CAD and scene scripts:
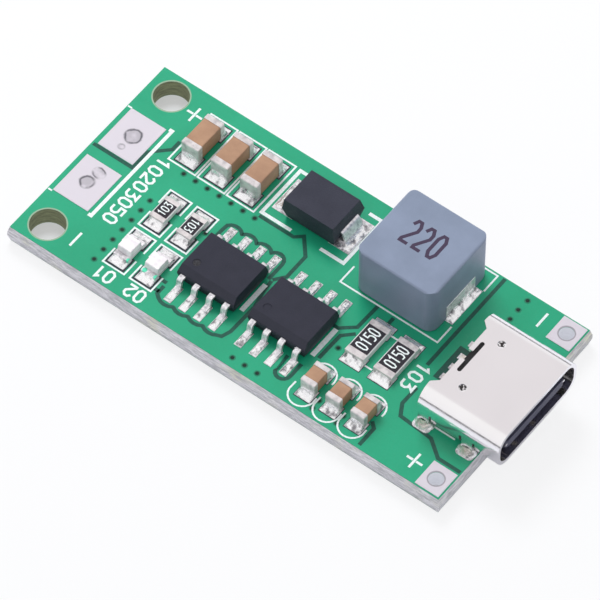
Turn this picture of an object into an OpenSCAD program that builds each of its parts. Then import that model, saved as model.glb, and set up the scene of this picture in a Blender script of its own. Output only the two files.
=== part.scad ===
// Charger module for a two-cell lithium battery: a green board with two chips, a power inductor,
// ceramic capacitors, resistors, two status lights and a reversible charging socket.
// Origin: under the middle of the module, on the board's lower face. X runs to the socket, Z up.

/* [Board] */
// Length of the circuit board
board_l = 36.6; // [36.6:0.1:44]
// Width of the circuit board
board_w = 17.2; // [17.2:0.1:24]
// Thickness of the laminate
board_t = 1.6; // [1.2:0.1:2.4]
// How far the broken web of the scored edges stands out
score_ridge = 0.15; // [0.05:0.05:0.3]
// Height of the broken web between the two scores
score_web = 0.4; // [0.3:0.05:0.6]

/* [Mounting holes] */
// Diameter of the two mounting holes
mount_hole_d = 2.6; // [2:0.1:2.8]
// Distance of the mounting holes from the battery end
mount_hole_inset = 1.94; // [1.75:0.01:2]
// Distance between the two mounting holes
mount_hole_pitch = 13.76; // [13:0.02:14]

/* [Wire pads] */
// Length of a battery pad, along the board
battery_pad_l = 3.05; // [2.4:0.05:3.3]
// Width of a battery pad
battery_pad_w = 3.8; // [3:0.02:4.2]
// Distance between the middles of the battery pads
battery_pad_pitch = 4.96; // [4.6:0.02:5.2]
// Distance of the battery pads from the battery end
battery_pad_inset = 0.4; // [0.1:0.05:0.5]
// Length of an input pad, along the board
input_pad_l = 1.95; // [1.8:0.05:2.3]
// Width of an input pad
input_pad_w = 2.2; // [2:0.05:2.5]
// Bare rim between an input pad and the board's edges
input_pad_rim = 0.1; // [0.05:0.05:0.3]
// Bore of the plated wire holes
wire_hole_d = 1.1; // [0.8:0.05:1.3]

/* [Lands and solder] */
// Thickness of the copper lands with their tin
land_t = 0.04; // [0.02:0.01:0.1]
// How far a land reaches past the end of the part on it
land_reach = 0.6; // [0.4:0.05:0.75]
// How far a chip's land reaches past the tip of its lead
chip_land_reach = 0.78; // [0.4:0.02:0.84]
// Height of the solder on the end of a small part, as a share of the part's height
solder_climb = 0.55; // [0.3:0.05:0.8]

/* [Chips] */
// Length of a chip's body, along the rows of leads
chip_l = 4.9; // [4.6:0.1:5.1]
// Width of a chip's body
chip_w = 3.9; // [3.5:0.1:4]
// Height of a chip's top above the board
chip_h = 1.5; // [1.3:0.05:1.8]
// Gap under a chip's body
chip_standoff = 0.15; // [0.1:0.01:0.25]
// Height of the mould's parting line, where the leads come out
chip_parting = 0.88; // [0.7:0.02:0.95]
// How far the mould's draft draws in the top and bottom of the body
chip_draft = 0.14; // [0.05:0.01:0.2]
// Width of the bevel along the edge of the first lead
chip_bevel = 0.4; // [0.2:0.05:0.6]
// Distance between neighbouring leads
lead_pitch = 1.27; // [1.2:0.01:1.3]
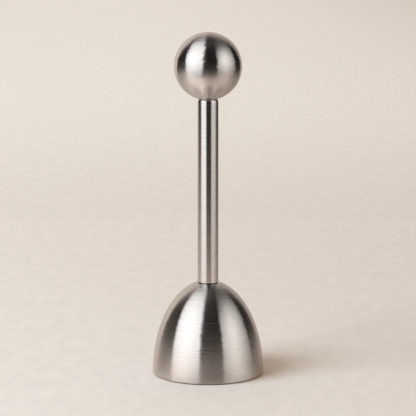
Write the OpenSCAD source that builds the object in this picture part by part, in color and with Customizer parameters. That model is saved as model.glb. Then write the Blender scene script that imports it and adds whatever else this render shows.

→ **Written task**
Repeat the entries shown above, every one, word for word.

→ **Response to this exercise**
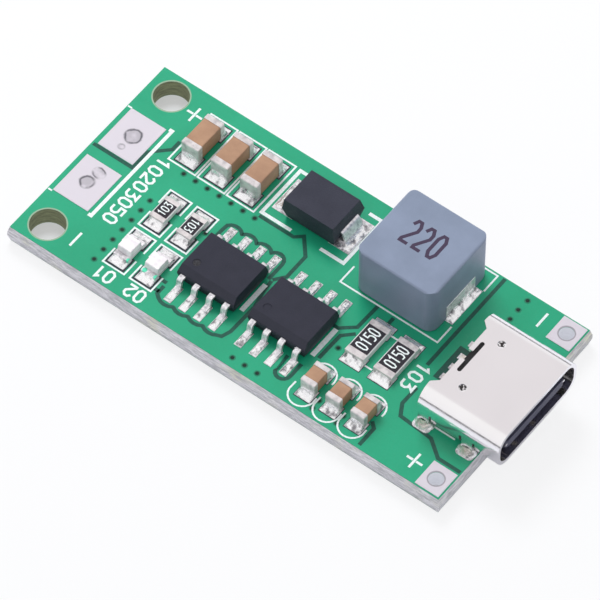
Turn this picture of an object into an OpenSCAD program that builds each of its parts. Then import that model, saved as model.glb, and set up the scene of this picture in a Blender script of its own. Output only the two files.
=== part.scad ===
// Charger module for a two-cell lithium battery: a green board with two chips, a power inductor,
// ceramic capacitors, resistors, two status lights and a reversible charging socket.
// Origin: under the middle of the module, on the board's lower face. X runs to the socket, Z up.

/* [Board] */
// Length of the circuit board
board_l = 36.6; // [36.6:0.1:44]
// Width of the circuit board
board_w = 17.2; // [17.2:0.1:24]
// Thickness of the laminate
board_t = 1.6; // [1.2:0.1:2.4]
// How far the broken web of the scored edges stands out
score_ridge = 0.15; // [0.05:0.05:0.3]
// Height of the broken web between the two scores
score_web = 0.4; // [0.3:0.05:0.6]

/* [Mounting holes] */
// Diameter of the two mounting holes
mount_hole_d = 2.6; // [2:0.1:2.8]
// Distance of the mounting holes from the battery end
mount_hole_inset = 1.94; // [1.75:0.01:2]
// Distance between the two mounting holes
mount_hole_pitch = 13.76; // [13:0.02:14]

/* [Wire pads] */
// Length of a battery pad, along the board
battery_pad_l = 3.05; // [2.4:0.05:3.3]
// Width of a battery pad
battery_pad_w = 3.8; // [3:0.02:4.2]
// Distance between the middles of the battery pads
battery_pad_pitch = 4.96; // [4.6:0.02:5.2]
// Distance of the battery pads from the battery end
battery_pad_inset = 0.4; // [0.1:0.05:0.5]
// Length of an input pad, along the board
input_pad_l = 1.95; // [1.8:0.05:2.3]
// Width of an input pad
input_pad_w = 2.2; // [2:0.05:2.5]
// Bare rim between an input pad and the board's edges
input_pad_rim = 0.1; // [0.05:0.05:0.3]
// Bore of the plated wire holes
wire_hole_d = 1.1; // [0.8:0.05:1.3]

/* [Lands and solder] */
// Thickness of the copper lands with their tin
land_t = 0.04; // [0.02:0.01:0.1]
// How far a land reaches past the end of the part on it
land_reach = 0.6; // [0.4:0.05:0.75]
// How far a chip's land reaches past the tip of its lead
chip_land_reach = 0.78; // [0.4:0.02:0.84]
// Height of the solder on the end of a small part, as a share of the part's height
solder_climb = 0.55; // [0.3:0.05:0.8]

/* [Chips] */
// Length of a chip's body, along the rows of leads
chip_l = 4.9; // [4.6:0.1:5.1]
// Width of a chip's body
chip_w = 3.9; // [3.5:0.1:4]
// Height of a chip's top above the board
chip_h = 1.5; // [1.3:0.05:1.8]
// Gap under a chip's body
chip_standoff = 0.15; // [0.1:0.01:0.25]
// Height of the mould's parting line, where the leads come out
chip_parting = 0.88; // [0.7:0.02:0.95]
// How far the mould's draft draws in the top and bottom of the body
chip_draft = 0.14; // [0.05:0.01:0.2]
// Width of the bevel along the edge of the first lead
chip_bevel = 0.4; // [0.2:0.05:0.6]
// Distance between neighbouring leads
lead_pitch = 1.27; // [1.2:0.01:1.3]
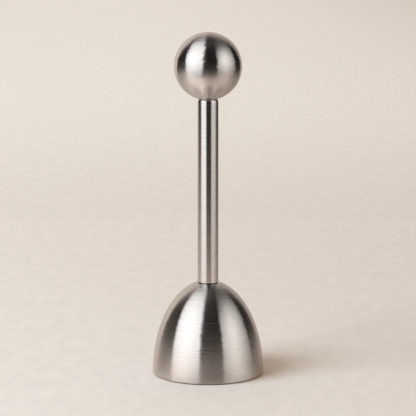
Write the OpenSCAD source that builds the object in this picture part by part, in color and with Customizer parameters. That model is saved as model.glb. Then write the Blender scene script that imports it and adds whatever else this render shows.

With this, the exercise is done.